In a three-credit, asynchronous online course, for instance, you’ll need to plan for about 15 hours of weekly information consumption (reading and watching videos), discussions, and assessment, all done online. Similarly, you’ll need to plan on being available online, monitoring and engaging in discussions, responding to questions, and providing written or media-based feedback on assessments. A blended course will balance these aspects with a plan that outlines which interactions are in person and which are in “real time.”

Also, if you plan to use technology tools beyond Brightspace in your online course, you’ll need to articulate how students will use them by providing tutorials and information and ensuring that support is available. Download our Technology Use Planning Worksheet [Word doc], fill it out, then share it with one of CTEL’s learning designers, who will help you bring together technology resources for your students.

Begin with the End in Mind

Now it’s time to start designing your course. There are many models of course design, and they have different starting points. Follow the links below to learn more about how each one works. You can choose the course design model you like best for your own purpose or try a combination of more than one. These models don’t have to be used independently—they not only complement but also build upon each other.

Backward design

With backward design, you begin with learning objectives and create assessments that align with them before curating and creating your course materials. (See Figure A.) The purpose of following this workflow is to ensure that more students understand your course’s concepts; the authors of backward design, Wiggins and McTighe (2005), ask you to consider:


"What must our planning entail to have an intellectual impact on everyone: the less experienced; the highly able, but unmotivated; the less able; those with varied interests and styles? (para. 15)"


Make a copy of our Lesson Blueprint [Google doc], and use it to plan out lessons in your course in which learning objectives, assessments, and course materials are aligned.

Figure A. The backward design process:  Big Ideas and Skills Identify desired results: What do I want students to know? Culminating Assessment Determine acceptable evidence: How do I check what students have learned? Learning Events Plan learning experiences & instruction: Which learning activities will lead students to the desired results?

Figure A. The backward design process:

  1. Big Ideas and Skills

    • Identify desired results: What do I want students to know?

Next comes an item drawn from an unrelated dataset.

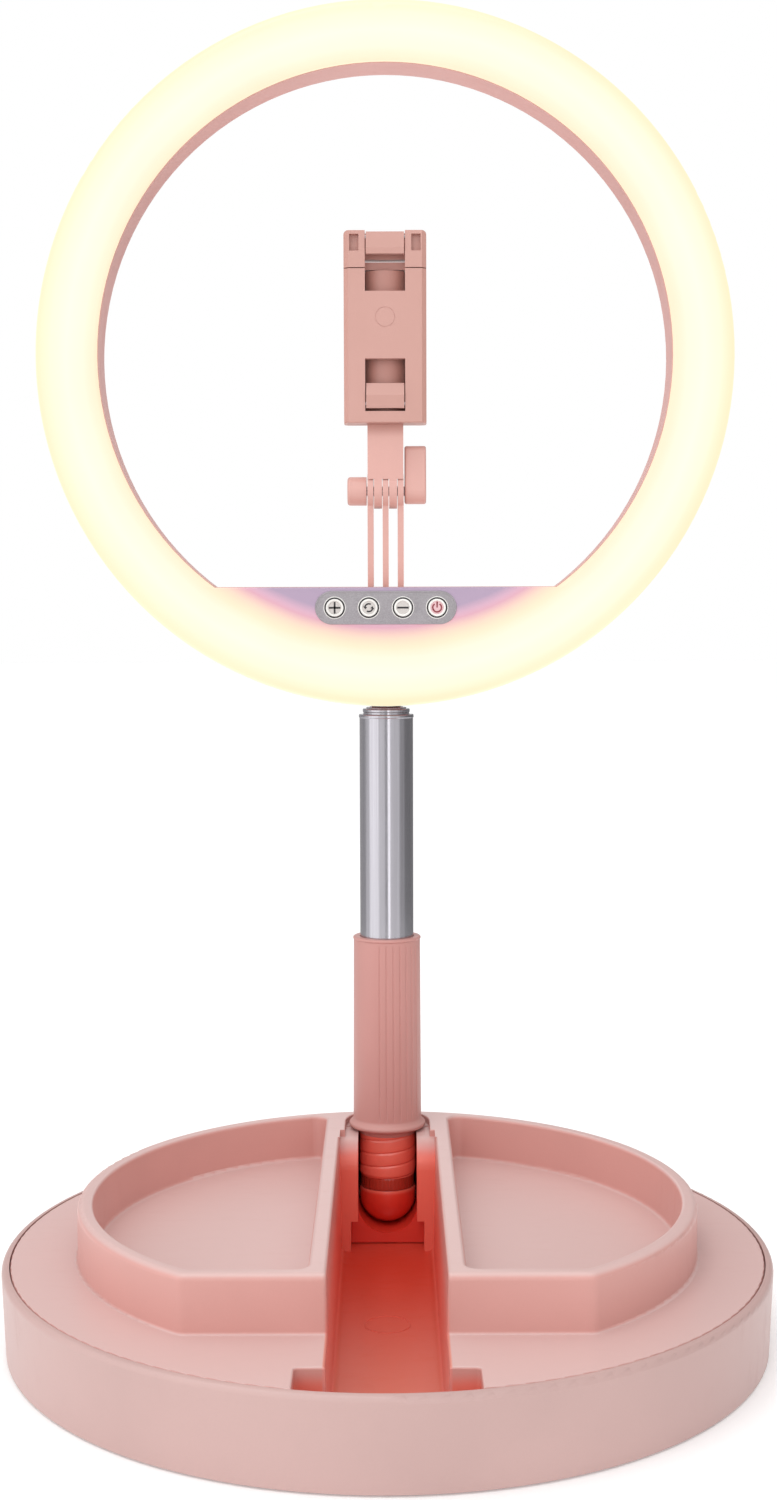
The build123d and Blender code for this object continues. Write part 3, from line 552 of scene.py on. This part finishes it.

  2. Culminating Assessment

    • Determine acceptable evidence: How do I check what students have learned?

  3. Learning Events

    • Plan learning experiences & instruction: Which learning activities will lead students to the desired results?

Significant Learning

With the significant learning model, you take a learning-centered rather than content-centered approach and design a highly interactive course. (See Figure B.) According to the author of the significant learning model, Dee Fink (2013),


"Teaching should result in something others can look at and say, “That learning experience resulted in something that is truly significant in terms of the students’ lives.” (p. 7)"


Make a copy of our Course Design Blueprint [Google doc], and use it to plan the design of your course following the significant learning model.

Figure B. Model of the interactive nature of significant learning Significant Learning is composed of: Foundational Knowledge Application Integration Human Dimension Caring Learning How to Learn

Figure B. Model of the interactive nature of significant learning

Significant Learning is composed of:

  • Foundational Knowledge

  • Application

  • Integration

  • Human Dimension

  • Caring

  • Learning How to Learn

Connection – Engagement – Empowerment

The Connection-Engagement-Empowerment model emphasizes a student-centered approach to course design that plans for three different types of engagement. Its creators, Yearwood, Cox, and Cassidy (2016), stated:

"It is important that teachers employ connection or activating strategies to help students see how content and processes tie in to their own lives. Similarly, a need exists for meaningful student engagement at multiple levels, not only with the content but also engagement with student peers and with the instructor related to the discussions that take place around given topics. Empowerment can follow, during or much after a course has ended. (p. 13)"

Decide the Defining Characteristic of your Course

What’s your vision for your course? The answer depends (at least partly) on your goals for your course. The models listed above can help you shape them and your course’s consequent activities. Here are some approaches to consider:

  1. Highly interactive:

    • With content: frequent assessments, videos/podcasts, simulations/games

    • With other students: discussions, peer feedback, group work

    • With you: frequent feedback, feedback on drafts, live meetings, discussions

  2. Project based: research, long-term projects, prototype development, capstone project, presentations

  3. Writing intensive: research, creative writing, term papers

  4. Experiential: service learning, capstone project, data collection

  5. Memorization or fundamental content knowledge: fixed-response quizzes and exams

Course design and development are iterative processes; if you spot trouble with either, do not hesitate to modify mid-course or before the next time you offer the course! Your teaching will only get better with age if you remain open to change.

References

Bowen, R. S. (2017). Understanding by design. Vanderbilt University Center for Teaching. Retrieved from https://cft.vanderbilt.edu/understanding-by-design

Fink, L. D. (2003). Creating significant learning experiences: An integrated approach to designing college courses. San Francisco, CA: Jossey-Bass.

Wiggins, G., & McTighe, J. (2005). Understanding by design (2nd ed.). Alexandria, VA: ASCD.

Yearwood, D., Cox, R., & Cassidy, A. (2016). Connection-Engagement-Empowerment: A course design model. Transformative Dialogues: Teaching and Learning Journal, 8(3), 1-15.